Some experts also feel that GST may slow down the economy further.
My worry is, as development is rooted in confidence, if you are not confident of success, you will not invest.
In this type of a diffused scenario where you are uncertain about the effects of the GST, you will decide to wait for one or two years till everything settles down before you invest.
The backbone of the Indian economy is the SME sector and if you load them with this kind of a draconian law, they will not be able to stand up.
You cannot treat a multinational company and a small business on par.
So, because of the confusion and lack of clarity, there will be a slowdown.
What do you foresee politically and economically for India?
If it is successful, there will be many parties and people, from (Palaniappan) Chidambaram to Manmohan Singh to Ashok Mitra to Mamata Banerjee to claim credit, but if it fails, unfortunately the axe will fall only on the prime minister.
Strategically, the BJP should not have showcased the GST as a priority.
In my opinion, the reputation of the prime minister is not worth the political risk taken.
As far as economic growth is concerned, the investment cycle that is already in a dip, will remain so because of the confusion.
Nobody will start a new factory or a venture soon.
Everybody will be on a wait and watch mode.
Also, GST will push us down further in the ease of doing business.
Ultimately, there will be chaos, confusion and possibly crisis.
Why is the government projecting GST implementation as another tryst with destiny?
I don't know. But I know that traditionally this land has not believed in doing anything auspicious at midnight.

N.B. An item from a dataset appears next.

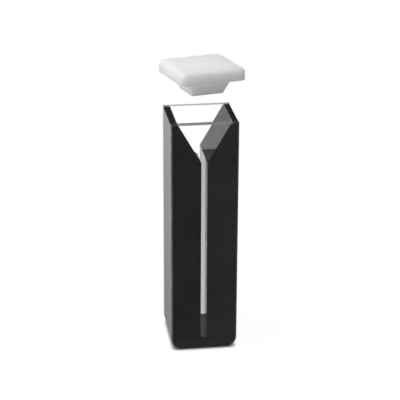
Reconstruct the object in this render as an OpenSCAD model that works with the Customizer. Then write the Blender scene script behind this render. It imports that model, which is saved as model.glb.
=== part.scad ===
// Narrow-slot cuvette: two clear windows bonded over black side walls and a black base,
// with a square stopper lifted clear of the funnel mouth.
// The origin is the middle of the foot, X runs across the windows and Z is up.

/* [Cell] */
// Outside width of the cell, across the windows
cell_w = 12.5; // [11:0.5:16]
// Outside depth of the cell, along the light path
cell_d = 12.5; // [11:0.5:16]
// Height of the cell, foot to rim
cell_h = 45; // [35:1:55]
// Thickness of each clear window
window_t = 1.25; // [0.8:0.05:2]
// Thickness of each black side wall at the rim
rim_wall_t = 1.25; // [0.8:0.05:2]
// Thickness of the black base under the chamber
base_t = 2; // [1:0.25:6]

/* [Chamber] */
// Width of the chamber slot
slot_w = 1.1; // [0.8:0.1:4]
// Slope of the funnel's two sides, in degrees from upright
funnel_slope = 30; // [20:1:45]

/* [Edges] */
// Radius of the two rounded corners beside the foot
foot_r = 2; // [0.5:0.25:3]
// Width of the ground bevels along the outer edges
bevel = 0.25; // [0.1:0.05:0.5]

/* [Lid] */
// Side of the lid's square plate
lid_w = 12.5; // [11.5:0.5:16]
// Thickness of the plate
plate_t = 2.25; // [1.5:0.05:4]
// Radius of the plate's four corners, seen from above
plate_corner_r = 1.05; // [0.9:0.05:2]
// Radius of the soft edge round the plate's top
plate_edge_r = 0.8; // [0.3:0.05:0.85]
// Height of the plug under the plate
plug_h = 2.85; // [2.4:0.05:3.5]
// Slope of the plug's flanks, in degrees from upright
plug_slope = 23.5; // [10:0.5:32]
// Radius of the cove between the plug and the plate
cove_r = 1.9; // [0.8:0.1:2]
// Reach of the cove past the mouth's edge, on which the seated lid rests
cove_reach = 0.55; // [0.2:0.05:0.6]
// Radius of the plug's upright corners
plug_corner_r = 0.4; // [0.35:0.05:0.8]

/* [Lid lifted off] */
// Height of the lifted lid's plate above the rim
lid_lift = 7.3; // [5:0.1:20]
// Sideways offset of the lifted lid, to the right
lid_shift = 0.15; // [-2:0.05:2]
// Turn of the lifted lid about its upright axis, in degrees
lid_turn = 14.25; // [0:0.25:45]
// Tilt of the lifted lid, front edge up, in degrees
lid_tilt = 1.75; // [0:0.25:10]

/* [Hidden] */

// Inside of the cell, between the windows and across the mouth
path_l = cell_d - 2 * window_t;
mouth_w = cell_w - 2 * rim_wall_t;
funnel_h = (mouth_w - slot_w) / 2 / tan(funnel_slope);
slot_top = cell_h - funnel_h;

// Half-width of the cove's root: just past the mouth's edge, both ways
root_half = min(mouth_w, path_l) / 2 + cove_reach;
cove_steps = 8;
edge_steps = 7;
corner_steps = 8;
// Small rounding of the plug's lower edge and of the plate's lower edge
plug_edge_r = 0.3;
plate_foot_r = 0.15;

clear_quartz = [0.86, 0.93, 0.95, 0.45];
black_quartz = [0.07, 0.07, 0.08];
white_ptfe = [0.94, 0.94, 0.93];

// Front view of the cell: a rectangle with the two lower corners rounded
module front_outline() {
    translate([-cell_w / 2, foot_r])
        square([cell_w, cell_h - foot_r]);
    translate([foot_r - cell_w / 2, 0])
        square([cell_w - 2 * foot_r, cell_h]);
    for (side = [-1, 1])
        translate([side * (cell_w / 2 - foot_r), foot_r])
            circle(r = foot_r, $fn = 64);
}

// Plan of the cell: a rectangle with bevelled corners
module plan_outline() {
    x = cell_w / 2;
    y = cell_d / 2;
    polygon([
        [bevel - x, -y], [x - bevel, -y], [x, bevel - y], [x, y - bevel],
        [x - bevel, y], [bevel - x, y], [-x, y - bevel], [-x, bevel - y]
    ]);
}

// Side view of the cell: a rectangle with its two lower corners bevelled, depth then height
module side_outline() {
    y = cell_d / 2;
    polygon([
        [bevel - y, 0], [y - bevel, 0], [y, bevel], [y, cell_h], [-y, cell_h], [-y, bevel]
    ]);
}

// Extrudes a front view by a depth, centred on y
module upright(depth) {
    rotate([90, 0, 0])
        linear_extrude(height = depth, center = true)
            children();
}

// Keeps the part of the children that lies inside the finished outside of the cell
module ground_to_shape() {
    intersection() {
        children();
        upright(cell_d)
            front_outline();
        linear_extrude(height = cell_h)
            plan_outline();
        rotate([90, 0, 90])
            linear_extrude(height = cell_w, center = true)
                side_outline();
    }
}

// A clear plate, full width and height; side is -1 for the front and 1 for the rear
module window_plate(side) {
    color(clear_quartz)
        ground_to_shape()
            translate([0, side * (cell_d - window_t) / 2, cell_h / 2])
                cube([cell_w, window_t, cell_h], center = true);
}

// A black block beside the slot; side is -1 for the left and 1 for the right
module side_wall(side) {
    color(black_quartz)
        ground_to_shape()
            upright(path_l)
                polygon([
                    [side * cell_w / 2, base_t],
                    [side * slot_w / 2, base_t],
                    [side * slot_w / 2, slot_top],
                    [side * mouth_w / 2, cell_h],
                    [side * cell_w / 2, cell_h]
                ]);
}

module front_window() {
    window_plate(-1);
}

module rear_window() {
    window_plate(1);
}

module left_wall() {
    side_wall(-1);
}

module right_wall() {
    side_wall(1);
}

module base() {
    color(black_quartz)
        ground_to_shape()
            translate([0, 0, base_t / 2])
                cube([cell_w, path_l, base_t], center = true);
}

// Points of a square with rounded corners, anticlockwise, at one height
function soft_square(half, r, z) = [
    for (quarter = [0 : 3], step = [0 : corner_steps])
        let (
            a = 90 * (quarter + step / corner_steps),
            cx = (half - r) * (quarter == 0 || quarter == 3 ? 1 : -1),
            cy = (half - r) * (quarter < 2 ? 1 : -1)
        )
        [cx + r * cos(a), cy + r * sin(a), z]
];

// Half-width and height of the plug's flank; the plate's underside is at height 0, and the cove
// leaves it level and runs into the flank
cove_end_x = root_half - cove_r * cos(plug_slope);
cove_end_z = -cove_r * (1 - sin(plug_slope));
flank_end_z = plug_edge_r - plug_h;
flank_end_x = cove_end_x - (cove_end_z - flank_end_z) * tan(plug_slope);

// Each ring of the lid: half-width, corner radius, height over the plate's underside
plate_rings = concat(
    [
        for (i = [0 : edge_steps])
            let (a = 90 - 90 * i / edge_steps, inset = plate_edge_r * (1 - cos(a)))
            [lid_w / 2 - inset, plate_corner_r - inset, plate_t - plate_edge_r * (1 - sin(a))]
    ],
    [
        [lid_w / 2, plate_corner_r, plate_foot_r],
        [lid_w / 2 - plate_foot_r / 3, plate_corner_r - plate_foot_r / 3, plate_foot_r / 3],
        [lid_w / 2 - plate_foot_r, plate_corner_r - plate_foot_r, 0]
    ]
);
plug_rings = concat(
    [
        for (i = [0 : cove_steps])
            let (a = 90 + (plug_slope - 90) * i / cove_steps, half = root_half - cove_r * cos(a))
            [half, plug_corner_r + half - cove_end_x, -cove_r * (1 - sin(a))]
    ],
    [
        [flank_end_x, plug_corner_r, flank_end_z],
        [flank_end_x - plug_edge_r / 3, plug_corner_r - plug_edge_r / 3, -plug_h + plug_edge_r / 3],
        [flank_end_x - plug_edge_r, plug_corner_r - plug_edge_r, -plug_h]
    ]
);
lid_rings = concat(plate_rings, plug_rings);
ring_n = 4 * (corner_steps + 1);

// The lid as one skin over its rings, with the plate's underside at height 0
module lid_body() {
    last = len(lid_rings) - 1;
    skin_points = [for (ring = lid_rings) each soft_square(ring[0], ring[1], ring[2])];
    skin_faces = [
        for (k = [0 : last - 1], j = [0 : ring_n - 1])
            let (a = k * ring_n + j, b = k * ring_n + (j + 1) % ring_n)
            [a, b, b + ring_n, a + ring_n]
    ];
    top_face = [for (j = [ring_n - 1 : -1 : 0]) j];
    bottom_face = [for (j = [0 : ring_n - 1]) last * ring_n + j];
    polyhedron(points = skin_points, faces = concat([top_face], skin_faces, [bottom_face]));
}

module lid() {
    color(white_ptfe)
        translate([lid_shift, 0, cell_h + lid_lift + plate_t / 2])
            rotate([-lid_tilt, 0, 0])
                rotate([0, 0, lid_turn])
                    translate([0, 0, -plate_t / 2])
                        lid_body();
}

front_window();
rear_window();
left_wall();
right_wall();
base();
lid();
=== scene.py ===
import math

import bpy
import numpy as np
from mathutils import Matrix, Vector


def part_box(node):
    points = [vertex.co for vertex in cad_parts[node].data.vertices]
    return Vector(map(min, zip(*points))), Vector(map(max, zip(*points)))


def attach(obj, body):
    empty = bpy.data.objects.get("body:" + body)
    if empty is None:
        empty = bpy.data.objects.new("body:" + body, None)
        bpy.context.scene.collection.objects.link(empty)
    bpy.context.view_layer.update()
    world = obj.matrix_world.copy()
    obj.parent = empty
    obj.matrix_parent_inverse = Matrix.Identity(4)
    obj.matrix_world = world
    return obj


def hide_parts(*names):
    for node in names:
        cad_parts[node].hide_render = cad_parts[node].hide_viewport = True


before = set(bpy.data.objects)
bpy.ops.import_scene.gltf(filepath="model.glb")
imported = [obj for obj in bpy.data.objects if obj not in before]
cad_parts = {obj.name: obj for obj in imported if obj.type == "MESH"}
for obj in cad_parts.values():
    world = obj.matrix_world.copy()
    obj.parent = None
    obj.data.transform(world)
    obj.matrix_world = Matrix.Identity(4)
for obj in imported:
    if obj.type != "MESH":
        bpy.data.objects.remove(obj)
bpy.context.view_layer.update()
mm = 0.001
print("frame loaded:", ", ".join(sorted(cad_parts)))


# Sizes of the cell, which is centred on x and y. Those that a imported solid's box gives are read from it.
windowLow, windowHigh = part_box("front_window")
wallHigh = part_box("left_wall")[1]
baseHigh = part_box("base")[1]
lidLow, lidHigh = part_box("lid")
cell = {
    "halfW": windowHigh.x,
    "halfD": -windowLow.y,
    "height": windowHigh.z,
    "halfPath": -windowHigh.y,
    "slotHalf": -wallHigh.x,
    "baseT": baseHigh.z,
    "rimWall": 1.25 * mm,
    "funnelSlope": math.radians(30),
    "footR": 2.0 * mm,
    "bevel": 0.25 * mm,
    "rimBevel": 0.12 * mm,
    "arcSteps": 14,
    # how far the black blocks reach into the glass, so that the bond has one face and not two
    "bondReach": 0.01 * mm,
}
cell["mouthHalf"] = cell["halfW"] - cell["rimWall"]
cell["slotTop"] = cell["height"] - (cell["mouthHalf"] - cell["slotHalf"]) / math.tan(cell["funnelSlope"])


# One output of a shader node. Arithmetic on it adds the Math nodes that work it out.
class Wire:
    def __init__(self, graph, socket):
        self.graph = graph
        self.socket = socket

    def work(self, operation, *values):
        inputs = dict(enumerate(values))
        return self.graph.make("ShaderNodeMath", {"operation": operation}, inputs)["Value"]

    def __add__(self, other):
        return self.work("ADD", self, other)

    def __radd__(self, other):
        return self.work("ADD", other, self)

    def __sub__(self, other):
        return self.work("SUBTRACT", self, other)

    def __rsub__(self, other):
        return self.work("SUBTRACT", other, self)

    def __mul__(self, other):
        return self.work("MULTIPLY", self, other)

    def __rmul__(self, other):
        return self.work("MULTIPLY", other, self)

    def __pow__(self, other):
        return self.work("POWER", self, other)

    def __rpow__(self, other):
        return self.work("POWER", other, self)

    def orElse(self, other):
        return self.work("MAXIMUM", self, other)


# A node tree that is built by naming nodes, their settings and what goes into their sockets
class Graph:
    def __init__(self, tree):
        self.tree = tree
        tree.nodes.clear()

    def make(self, kind, settings=None, inputs=None):
        node = self.tree.nodes.new(kind)
        for name, value in (settings or {}).items():
            if name == "stops":
                ramp = node.color_ramp
                while len(ramp.elements) < len(value):
                    ramp.elements.new(0.5)
                for element, (place, shade) in zip(ramp.elements, value):
                    element.position = place
                    element.color = (*grey(shade), 1)
            else:
                setattr(node, name, value)
        for name, value in (inputs or {}).items():
            if isinstance(value, Wire):
                self.tree.links.new(value.socket, node.inputs[name])
            else:
                node.inputs[name].default_value = value
        return Outputs(self, node)


# A node's outputs, by name
class Outputs:
    def __init__(self, graph, node):
        self.graph = graph
        self.node = node

    def __getitem__(self, name):
        return Wire(self.graph, self.node.outputs[name])


# A shade as a colour; a colour stays as it is
def grey(shade):
    return shade if isinstance(shade, tuple) else (shade, shade, shade)


def newFinish(name):
    finish = bpy.data.materials.new(name)
    finish.use_nodes = True
    return finish, Graph(finish.node_tree)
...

We consider early morning as Brahma Muhurtham like Professor Vaidyanathan (of the Indian Institute of Management-Bangalore) says, 'You cannot wake up God in the middle of the night and say, I am bringing in GST, so kindly bless me!'
On a serious note, this is because of our obsession with the Moodys and the S&Ps and their rating.
Our concern is not the tax payee or the assesse; our concern is some rating agency sitting 6,000 miles away.
Why are we bothered so much about their ratings?
Only if you are obsessed with what London and New York say, you will indulge in this kind of a tamasha.